Environmentalists hold that the true victors in all this are the elephants. The International Fund for Animal Welfare calculates that at least 20,000 elephants are killed each year for their tusks. Wildlife conservationists have welcomed the bill, which they hope will help to curb that figure.
Mark Jones, the head of policy at the UK wildlife charity Born Free told artnet News: “The passing of the UK Ivory Bill into law will vindicate [our] long-standing assertion that only by banning the trade in ivory can we hope to bring an end to the poaching of elephants, who are being slaughtered on an industrial scale to provide the market with tokens and trinkets.”
Some conservationists are arguing that the law does not go far enough. They fear it will have unintended consequences on other endangered species, as pressure increases on traders to maintain the supply. It is expected that the law will be extended to cover these alternative sources of ivory after the government holds another consultation on the matter in July.

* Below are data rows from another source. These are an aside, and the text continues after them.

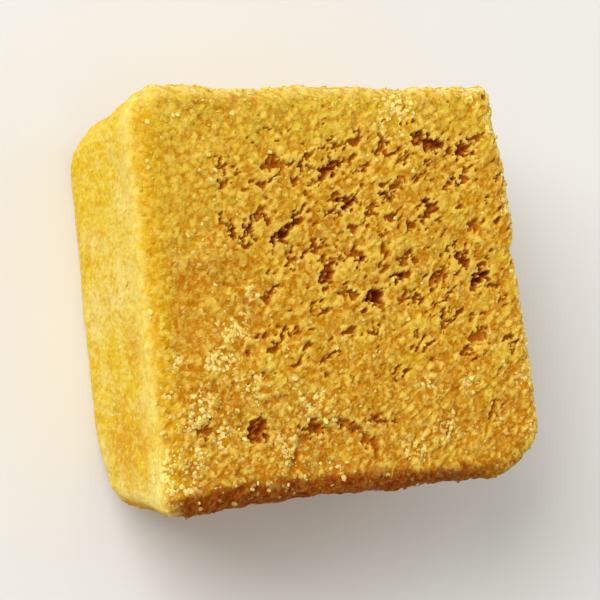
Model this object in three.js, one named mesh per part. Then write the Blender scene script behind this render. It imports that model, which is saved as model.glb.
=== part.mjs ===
// A piece of mysore pak, the sweet of gram flour, ghee and sugar, cut as a thick square block. It lies
// on its plain back with the porous tan face up. Sizes are in millimetres, +Z is up, +X is the right and
// +Y the far side of the face, and the origin is the middle of the flat underside.
import * as THREE from "three";
import { mergeVertices } from "three/addons/utils/BufferGeometryUtils.js";

// ---- Driving dimensions ---------------------------------------------------------------------------

const THICKNESS = 26; // from the underside to the porous face
const HALF_SIZE = 24.5; // half of the block's width, on which the worn corners' shares are based

// The widest outline, seen from above: each corner's place, and the radius it is worn to.
const OUTLINE = {
  farLeft: { at: [-25.5, 25.8], worn: 4.8 },
  farRight: { at: [22.2, 24.4], worn: 1.3 },
  nearRight: { at: [25.2, -23.7], worn: 5.6 },
  nearLeft: { at: [-24.5, -24.9], worn: 1.5 },
};

// The cut sides. edge: the radius of the worn edge at the face. foot: how far in from the outline the
// flat underside starts. lean: the share of that which the straight part of the side takes up, the rest
// being the worn curve at its foot. footHeight: how high that curve reaches.
const SIDES = {
  left: { edge: 2.3, foot: 2.2, lean: 0.25, footHeight: 3.5 },
  right: { edge: 0.9, foot: 4.2, lean: 0.5, footHeight: 5.5 },
  near: { edge: 2.3, foot: 12.0, lean: 0.04, footHeight: 14.5 },
  far: { edge: 2.2, foot: 7.6, lean: 0.22, footHeight: 10.0 },
};
const FOOT_WORN = 6; // radius of the underside's corners
const CORNER_SHARPNESS = 8; // power by which one side's sizes give way to the next one's at a corner

// Unevenness of the whole crumbly surface, as layers of soft noise: how far apart its lumps are, and how
// far they reach in or out.
const LUMPS = [
  { apart: 11, reach: 0.42 },
  { apart: 5.2, reach: 0.3 },
  { apart: 2.7, reach: 0.24 },
];
const LEFT_SIDE_CALM = 0.4; // the knife left the left side smoother: its share of that unevenness
const CALM_BAND = [21.0, 23.7]; // how far left of the middle that starts, and where it is complete
const SEED = 417;

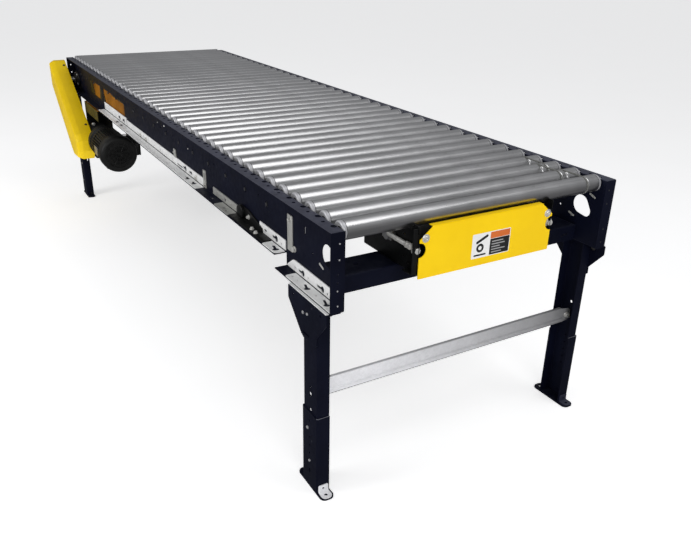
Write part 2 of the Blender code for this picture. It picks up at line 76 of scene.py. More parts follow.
# ---------------------------------------------------------------- materials
class Mat:
    """Small helper round a node tree."""

    def __init__(self, name):
        self.m = bpy.data.materials.new(name)
        self.m.use_nodes = True
        self.t = self.m.node_tree
        self.b = self.t.nodes["Principled BSDF"]
        self.co = self.node("ShaderNodeTexCoord").outputs["Object"]

    def node(self, kind, **kw):
        n = self.t.nodes.new(kind)
        for k, v in kw.items():
            setattr(n, k, v)
        return n

    def put(self, socket, value):
        if isinstance(value, bpy.types.NodeSocket):
            self.t.links.new(value, socket)
        else:
            socket.default_value = value

    def mapped(self, scale, rot=(0, 0, 0), co=None):
        n = self.node("ShaderNodeMapping")
        self.put(n.inputs["Vector"], co or self.co)
        n.inputs["Scale"].default_value = scale
        n.inputs["Rotation"].default_value = rot
        return n.outputs[0]

    def noise(self, scale, detail=4, rough=0.55, co=None, distort=0.0):
        n = self.node("ShaderNodeTexNoise")
        self.put(n.inputs["Vector"], co or self.co)
        n.inputs["Scale"].default_value = scale
        n.inputs["Detail"].default_value = detail
        n.inputs["Roughness"].default_value = rough
        n.inputs["Distortion"].default_value = distort
        return n.outputs["Fac"]

    def voronoi(self, scale, co=None, feature="F1", out="Distance"):
        n = self.node("ShaderNodeTexVoronoi", feature=feature)
        self.put(n.inputs["Vector"], co or self.co)
        n.inputs["Scale"].default_value = scale
        return n.outputs[out]

    def ramp(self, fac, stops):
        n = self.node("ShaderNodeValToRGB")
        self.put(n.inputs[0], fac)
        e = n.color_ramp.elements
        while len(e) < len(stops):
            e.new(0.5)
        for el, (p, c) in zip(e, stops):
            el.position = p
            el.color = (c, c, c, 1) if isinstance(c, (int, float)) else (*c, 1)
        return n.outputs[0]

    def rng(self, fac, a, b, c, d, clamp=True):
        n = self.node("ShaderNodeMapRange")
        n.clamp = clamp
        self.put(n.inputs["Value"], fac)
        for k, v in zip(("From Min", "From Max", "To Min", "To Max"), (a, b, c, d)):
            n.inputs[k].default_value = v
        return n.outputs[0]

    def math(self, op, a, b=0.0):
        n = self.node("ShaderNodeMath", operation=op)
        self.put(n.inputs[0], a)
        self.put(n.inputs[1], b)
        return n.outputs[0]

    def mix(self, fac, a, b, blend="MIX"):
        n = self.node("ShaderNodeMix", data_type="RGBA", blend_type=blend)
        self.put(n.inputs[0], fac)
        for s, v in ((n.inputs[6], a), (n.inputs[7], b)):
            self.put(s, (*v, 1) if isinstance(v, tuple) and len(v) == 3 else v)
        return n.outputs[2]

    def up(self):
        """How much the surface faces up."""
        g = self.node("ShaderNodeNewGeometry")
        s = self.node("ShaderNodeSeparateXYZ")
        self.put(s.inputs[0], g.outputs["Normal"])
        return s.outputs[2]

    def bump(self, *layers):
        """layers: (height, strength, distance in mm)"""
        last = None
        for h, strength, dist in layers:
            n = self.node("ShaderNodeBump")
            n.inputs["Strength"].default_value = strength
            n.inputs["Distance"].default_value = dist * 0.001
            self.put(n.inputs["Height"], h)
            if last:
                self.put(n.inputs["Normal"], last)
            last = n.outputs[0]
        self.put(self.b.inputs["Normal"], last)

    def set(self, **kw):
        names = {"color": "Base Color", "rough": "Roughness", "metal": "Metallic",
                 "coat": "Coat Weight", "coat_rough": "Coat Roughness",
                 "ior": "IOR", "aniso": "Anisotropic",
                 "spec": "Specular IOR Level"}
        for k, v in kw.items():
            if k == "color" and isinstance(v, tuple) and len(v) == 3:
                v = (*v, 1)
            self.put(self.b.inputs[names[k]], v)
        return self.m


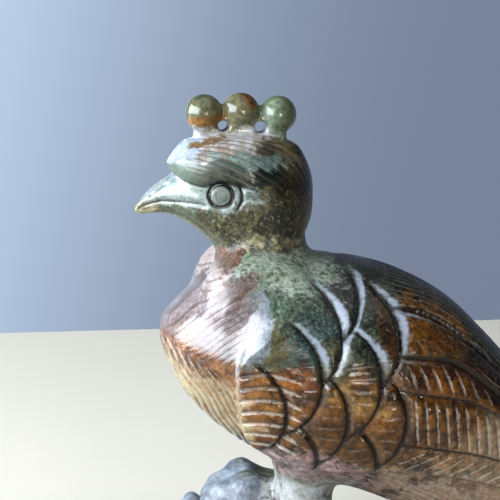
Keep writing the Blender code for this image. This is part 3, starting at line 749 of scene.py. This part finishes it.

“The government must ensure the licensing and enforcement authorities have all the tools and resources they need to effectively implement the restrictions; ensure that there are no loopholes; and make good on its promise to immediately consult on the inclusion of ivory derived from other species, including hippos, narwhals, walruses and warthogs, in the ban,” Jones said.
But it does not stop there. The next step for conservationists is to lobby the UK government to sway other jurisdictions to introducing similar restrictions. “The EU would be a good place to start,” Jones said.